▶ _Short exercise_: Output, word for word, every line from the start of the listing down to and including the line that contains "return ladder_pivot_y - ladder_run"; include nothing else.

▶ _Material provided_:
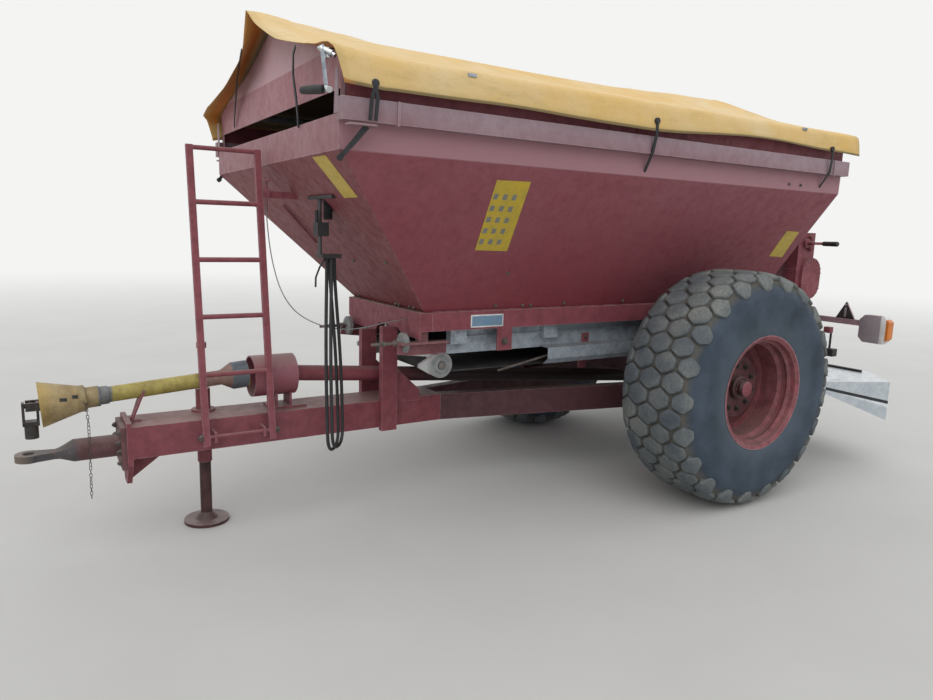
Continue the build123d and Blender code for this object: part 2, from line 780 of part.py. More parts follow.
# Ladder, leaning in over the drawbar, on a pivot rod through the lugs.
ladder_run = ladder_pivot_y - ladder_top_y
ladder_rise = ladder_top_z - ladder_pivot_z


def ladder_y(z):
    return ladder_pivot_y - ladder_run * (z - ladder_pivot_z) / ladder_rise


lean_dir = Vector(0, -ladder_run, ladder_rise)
with BuildPart() as ladder:
    for x in (ladder_rear_x, ladder_front_x):
        start = Vector(axle_x + x, ladder_y(beam_bottom + 40), beam_bottom + 40)
        with BuildSketch(Plane(start, x_dir=(1, 0, 0), z_dir=lean_dir)):
            Rectangle(ladder_tube, ladder_tube * 0.7)
        extrude(amount=lean_dir.length * (ladder_top_z - beam_bottom - 40) / ladder_rise)
    for z in rung_heights:
        rod((ladder_rear_x, ladder_y(z), z), (ladder_front_x, ladder_y(z), z), 13)
    rod(
        (ladder_rear_x - 17, ladder_y(ladder_top_z - 12), ladder_top_z - 12),
        (ladder_front_x + 17, ladder_y(ladder_top_z - 12), ladder_top_z - 12), 12,
    )
    rod(
        (ladder_rear_x - 24, ladder_pivot_y, ladder_pivot_z),
        (ladder_front_x + 24, ladder_pivot_y, ladder_pivot_z), pivot_rod_radius,
    )
finish(ladder.part, "ladder")

# Metering door, sliding in the rear wall's guides.
with BuildPart() as metering_door:
    door_reach = door_half_width + 25
    block(door_x - 6, door_x, -door_reach, door_reach, frame_top + 12, frame_top + door_height + 40)
    block(door_x - 14, door_x - 6, -30, 30, frame_top + door_height, frame_top + door_height + 40)
finish(metering_door.part, "metering_door")

# Rear spreading unit: cross beam, arms, gearboxes, two discs with vanes and the hood.
with BuildPart() as spinner_frame:
    block(rail_rear - 75, rail_rear, -rail_outer, rail_outer, beam_top - 75, beam_top)
    for side, s in sides:
        block(rail_rear - 75, rail_rear, s * spinner_y - 30, s * spinner_y + 30, arm_bottom, beam_top - 75)
        block(spinner_x - 60, rail_rear, s * spinner_y - 30, s * spinner_y + 30, arm_bottom, arm_top)
finish(spinner_frame.part, "spinner_frame")

with BuildPart() as spinner_gearbox:
    block(spinner_x - 30, drive_end_x, -90, 90, gearbox_bottom, gearbox_top)
    for side, s in sides:
        rod((spinner_x, s * spinner_y, arm_top), (spinner_x, s * spinner_y, gearbox_top), 70)
        rod((drive_end_x - 55, s * 89, 515), (spinner_x, s * (spinner_y - 40), 515), 20)
finish(spinner_gearbox.part, "spinner_gearbox")

for side, s in sides:
    with BuildPart() as spinner:
        y = s * spinner_y
        rod((spinner_x, y, gearbox_top + seat_gap), (spinner_x, y, spinner_z), spindle_radius)
        rod((spinner_x, y, spinner_z), (spinner_x, y, spinner_z + spinner_thickness), spinner_radius)
        rod((spinner_x, y, spinner_z), (spinner_x, y, spinner_z + vane_height), 45)
        for i in range(vane_count):
            angle = 360 * i / vane_count + 20 * s
            plane = Plane((axle_x + spinner_x, y, spinner_z + spinner_thickness)).rotated((0, 0, angle))
            with BuildSketch(plane):
                with Locations(((spinner_radius + 60) / 2 - 5, 0)):
                    Rectangle(spinner_radius - 70, 5)
            extrude(amount=vane_height - spinner_thickness)
    finish(spinner.part, f"spinner_{side}")

# Stainless hood over the discs, with swept side skirts.
hood_front = rear_post_x - 40 - seat_gap
hood_plan = ((hood_front, 0), (hood_front, 1020), (-1540, 1250), (-rear_reach, 950), (-rear_reach, 0))
with BuildPart() as spinner_hood:
    outline = list(hood_plan) + [(x, -y) for x, y in reversed(hood_plan[1:-1])]
    flat_plate(outline, Plane((axle_x, 0, hood_z)), hood_skin)
    for side, s in sides:
        for (xa, ya), (xb, yb), fall_a, fall_b, flap_a, flap_b in (
            (hood_plan[1], hood_plan[2], 60, hood_depth, 20, flap_depth),
            (hood_plan[2], hood_plan[3], hood_depth, hood_depth - 40, flap_depth, flap_depth),
        ):
            along = Vector(xb - xa, s * (yb - ya), 0)
            skirt_plane = Plane(
                (axle_x + xa, s * ya, hood_z), x_dir=along, z_dir=Vector(0, 0, s).cross(along),
            )
            up = skirt_plane.y_dir.Z
            flat_plate(
                ((0, 0), (along.length, 0), (along.length, -up * fall_b), (0, -up * fall_a)),
                skirt_plane, hood_skin,
            )
            flap_plane = skirt_plane.offset(-hood_skin)
            inset = 6
            flat_plate(
                (
                    (inset, up * (10 - fall_a)), (along.length - inset, up * (14 - fall_b)),
                    (along.length - inset, -up * (fall_b + flap_b)), (inset, -up * (fall_a + flap_a)),
                ),
                flap_plane, hood_skin,
            )
    block(-rear_reach, -rear_reach + hood_skin, -950, 950, hood_z - hood_depth + 60, hood_z)
finish(spinner_hood.part, "spinner_hood")

# Discharge box between the hopper's rear wall and the belt's end, on the frame.
box_side = door_half_width + 40
box_top = frame_top + 330
box_crest_x = hopper_rear - 230
with BuildPart() as discharge_box:
    for side, s in sides:
        outline = (
            (door_x - 25, frame_top), (frame_rear + 10, frame_top), (frame_rear + 10, frame_top + 120),
            (box_crest_x, box_top), (door_x - 25, box_top),
        )
        flat_plate(outline, side_plane(s * box_side + (6 if s > 0 else 0)), 6)
        block(frame_rear, door_x - 25, s * box_side, s * (frame_half_width - 10), frame_top, frame_top + 6)
    block(box_crest_x, door_x - 25, -box_side, box_side, box_top - 6, box_top)
finish(discharge_box.part, "discharge_box")

# Chain case that drives the rear roller, with its round cover, and the crank housing above.
with BuildPart() as chain_case:
    with BuildSketch(side_plane(case_out)):
        with Locations(((rear_roller_x + case_x) / 2, (roller_z + case_z) / 2)):
            run = case_x - rear_roller_x
            rise = case_z - roller_z
            SlotCenterToCenter(hypot(run, rise), 2 * case_radius, rotation=degrees(atan2(rise, run)))
    extrude(amount=case_out - case_in)
    block(housing_rear, housing_front, case_in, case_out, case_z - 12, case_z + case_radius)
    with BuildSketch(side_plane(case_out + cover_rise)):
        with Locations((cover_x, cover_z)):
            SlotCenterToCenter(82, 230, rotation=90)
    extrude(amount=cover_rise)
    rod((rear_roller_x, frame_half_width + seat_gap, roller_z), (rear_roller_x, case_in, roller_z), 45)
    rod(
        (rear_roller_x, belt_half_width, roller_z), (rear_roller_x, case_out - 10, roller_z),
        20 + seat_gap, mode=Mode.SUBTRACT,
    )
finish(chain_case.part, "chain_case")

with BuildPart() as crank_housing:
    block(
        housing_rear, housing_front, case_in, case_out, case_z + case_radius + seat_gap, housing_top,
    )
    block(housing_rear, housing_front, box_side + 6, case_in, box_top - 60, box_top - 15)
    shaft_x = housing_front - 75
    shaft_z = housing_top - 78
    rod((shaft_x, case_out, shaft_z), (shaft_x, case_out + 26, shaft_z), 34)
    rod((shaft_x, case_out, shaft_z), (shaft_x, case_out + 70, shaft_z), 16)
    block(shaft_x - 105, shaft_x + 10, case_out + 70, case_out + 82, shaft_z - 10, shaft_z + 10)
    rod((shaft_x - 95, case_out + 82, shaft_z), (shaft_x - 95, case_out + 200, shaft_z), 14)
finish(crank_housing.part, "crank_housing")

# Lamp bars on the frame's rear end, with their lamp boards and warning triangles.
lamp_x = -1300
lamp_y = 1115
with BuildPart() as lamp_bars:
    for s, start in ((1, case_out), (-1, frame_half_width)):
        block(lamp_x - 15, lamp_x + 15, s * start, s * (lamp_y + 5), frame_bottom - 32, frame_bottom + 8)
        flat_plate(
            [(s * (lamp_y + dy), frame_bottom - 45 + dz) for dy, dz in (
                (0, -55), (45, -98), (160, -98), (205, -55), (205, 55), (160, 98), (45, 98), (0, 55),
            )],
            cross_plane(lamp_x - 25), 40,
        )
        flat_plate(
            [(s * (lamp_y - y), frame_bottom + 8 + z) for y, z in ((185, 0), (45, 0), (115, 122))],
            cross_plane(lamp_x - 6), 12,
        )
finish(lamp_bars.part, "lamp_bars")

# Hydraulic valve on its hanger, and the stay that holds the ladder's top.
slope = slope_rise / slope_run
valve_y = 390
port_z = 1500
port_x = 2430
valve_z = port_z + 110
hanger_top = 1800
wall_x = lip_x - (crease_z - hanger_top) / slope
with BuildPart() as valve_hanger:
    block(wall_x - 20, wall_x + 20, valve_y - 145, valve_y + 200, hanger_top - 4, hanger_top + 12)
    block(wall_x + 4, wall_x + 12, valve_y - 20, valve_y + 20, port_z, hanger_top)
    block(wall_x - 30, wall_x + 30, valve_y - 32, valve_y + 32, valve_z, valve_z + 70)
    rod((wall_x + 25, valve_y, valve_z + 70), (wall_x + 25, valve_y, valve_z + 130), 9)
    block(port_x - 45, wall_x + 12, valve_y - 45, valve_y + 45, port_z, port_z + 20)
    split(bisect_by=front_slope.offset(seat_gap), keep=Keep.TOP)
finish(valve_hanger.part, "valve_hanger")

stay_z = 1820
with BuildPart() as ladder_stay:
    stay_x = lip_x - (crease_z - stay_z) / slope
    stay_y = ladder_y(stay_z)
    stay_end = ladder_rear_x - ladder_tube / 2 - 5
    block(stay_x - 12, stay_end, stay_y - 5, stay_y + 5, stay_z - 20, stay_z + 20)
    split(bisect_by=front_slope.offset(seat_gap), keep=Keep.TOP)
finish(ladder_stay.part, "ladder_stay")

# Two hydraulic hoses hang in long loops from the valve's ports: along the loop's plane, then height.
hose_diameter = 18
loop_dir = Vector(0.652, 0.757, 0).normalized()
loop_side = Vector(0, 0, 1).cross(loop_dir)
hose_route = (
    (-24, 1499.7), (-24, 1430), (-62, 1240), (-104, 1050), (-134, 850), (-152, 650), (-165, 448),
    (5, 448), (20, 640), (30, 850), (32, 1060), (27, 1240), (17, 1400), (17, 1499.7),
)


def cord_radii(points, share=0.45):
    """One radius for each corner: a share of the shorter run over the tangent of half the turn."""
    radii = []
    for a, b, c in zip(points, points[1:], points[2:]):
        before = b - a
        after = c - b
        turn = radians(before.get_angle(after))
        radii.append(share * min(before.length, after.length) / tan(turn / 2))
    return radii


def cord_tube(points, diameter, name):
    """A tube of straight runs and tangent arcs along the points."""
    radii = cord_radii(points)
    print(name, "radii", [round(r) for r in radii])
    with BuildPart() as cord:
        with BuildLine():
            path = FilletPolyline(*points, radius=radii)
        with BuildSketch(Plane(points[0], z_dir=path % 0)):
            Circle(diameter / 2)
        sweep()
    plain_volume = pi * diameter**2 / 4 * path.length
    print(name, "length", round(path.length), "volume ratio", round(cord.part.volume / plain_volume, 4))
    return cord.part


for i, (shift, lift) in enumerate(((-13, 0), (13, 16))):
    points = []
    for j, (u, z) in enumerate(hose_route):
        height = z + (lift if 3 < j < 10 else 0)
        points.append(Vector(axle_x + port_x, valve_y, height) + loop_dir * u + loop_side * shift)
    finish(cord_tube(points, hose_diameter, f"hose_{i + 1}"), f"hose_{i + 1}")

# A thin grey cable hangs from the ladder's stay down to the frame's front.
cable_route = (
    (2655, 34, 1799.7), (2655, 38, 1720), (2652, 46, 1640), (2648, 58, 1562), (2641, 73, 1484),
    (2630, 91, 1408), (2614, 112, 1333), (2588, 139, 1262), (2548, 172, 1200), (2490, 209, 1155),
    (2420, 247, 1124), (2344, 283, 1108), (2266, 313, 1108), (2188, 331, 1120), (2110, 339, 1136),
    (2034, 341, 1148), (1955.3, 341, 1155),
)
cable_points = [Vector(axle_x + x, y, z) for x, y, z in cable_route]
finish(cord_tube(cable_points, 6, "sensor_cable"), "sensor_cable")

# The guard's chain hangs from the cone, clear of the hitch.
chain_route = (
    (hook_x, chain_y, hook_z - 6.3), (3562, chain_y, 700), (3561, chain_y + 1, 620), (3563, chain_y + 1, 540),
    (3563, chain_y + 2, 460), (3565, chain_y + 2, 380), (3566, chain_y + 1, 292),
)
chain_points = [Vector(axle_x + x, y, z) for x, y, z in chain_route]
finish(cord_tube(chain_points, 10, "guard_chain"), "guard_chain")
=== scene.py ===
import bpy
import bmesh
import math
from mathutils import Matrix, Vector, noise


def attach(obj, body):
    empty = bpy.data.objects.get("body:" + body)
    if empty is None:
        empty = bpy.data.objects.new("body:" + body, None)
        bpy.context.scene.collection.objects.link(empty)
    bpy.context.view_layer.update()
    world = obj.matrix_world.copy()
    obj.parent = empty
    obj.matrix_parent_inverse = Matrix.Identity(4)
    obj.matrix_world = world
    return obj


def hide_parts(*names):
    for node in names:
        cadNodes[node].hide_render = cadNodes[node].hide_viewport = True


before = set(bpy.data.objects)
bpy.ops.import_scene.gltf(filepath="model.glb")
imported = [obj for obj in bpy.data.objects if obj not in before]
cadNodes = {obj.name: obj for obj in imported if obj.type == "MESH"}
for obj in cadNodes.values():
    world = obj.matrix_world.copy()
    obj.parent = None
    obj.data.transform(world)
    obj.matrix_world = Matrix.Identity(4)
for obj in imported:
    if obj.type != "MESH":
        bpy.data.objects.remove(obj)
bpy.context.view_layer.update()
axleX = -1.035          # the axle; lengths along X below are ahead of it, in metres
axleZ = 0.735           # its height, which is the tyre's radius too
sideNames = {1: "left", -1: "right"}
scene = bpy.context.scene


def at(x, y, z):
    return Vector((x + axleX, y, z))


def linear(hexColour):
    parts = [int(hexColour[i:i + 2], 16) / 255 for i in (1, 3, 5)]
    return [c / 12.92 if c <= 0.04045 else ((c + 0.055) / 1.055) ** 2.4 for c in parts] + [1.0]


def fillInputs(tree, made, inputs):
    for name, value in inputs.items():
        socket = made.inputs[name]
        if isinstance(value, bpy.types.NodeSocket):
            tree.links.new(value, socket)
        elif isinstance(value, str) and value.startswith("#"):
            socket.default_value = linear(value)
        else:
            socket.default_value = value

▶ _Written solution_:
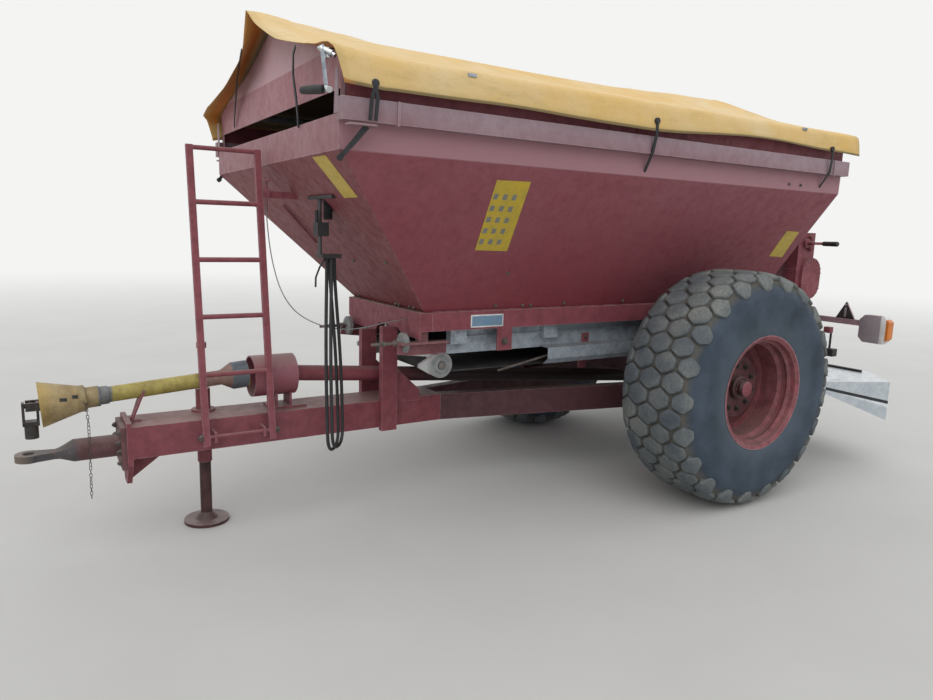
Continue the build123d and Blender code for this object: part 2, from line 780 of part.py. More parts follow.
# Ladder, leaning in over the drawbar, on a pivot rod through the lugs.
ladder_run = ladder_pivot_y - ladder_top_y
ladder_rise = ladder_top_z - ladder_pivot_z


def ladder_y(z):
    return ladder_pivot_y - ladder_run * (z - ladder_pivot_z) / ladder_rise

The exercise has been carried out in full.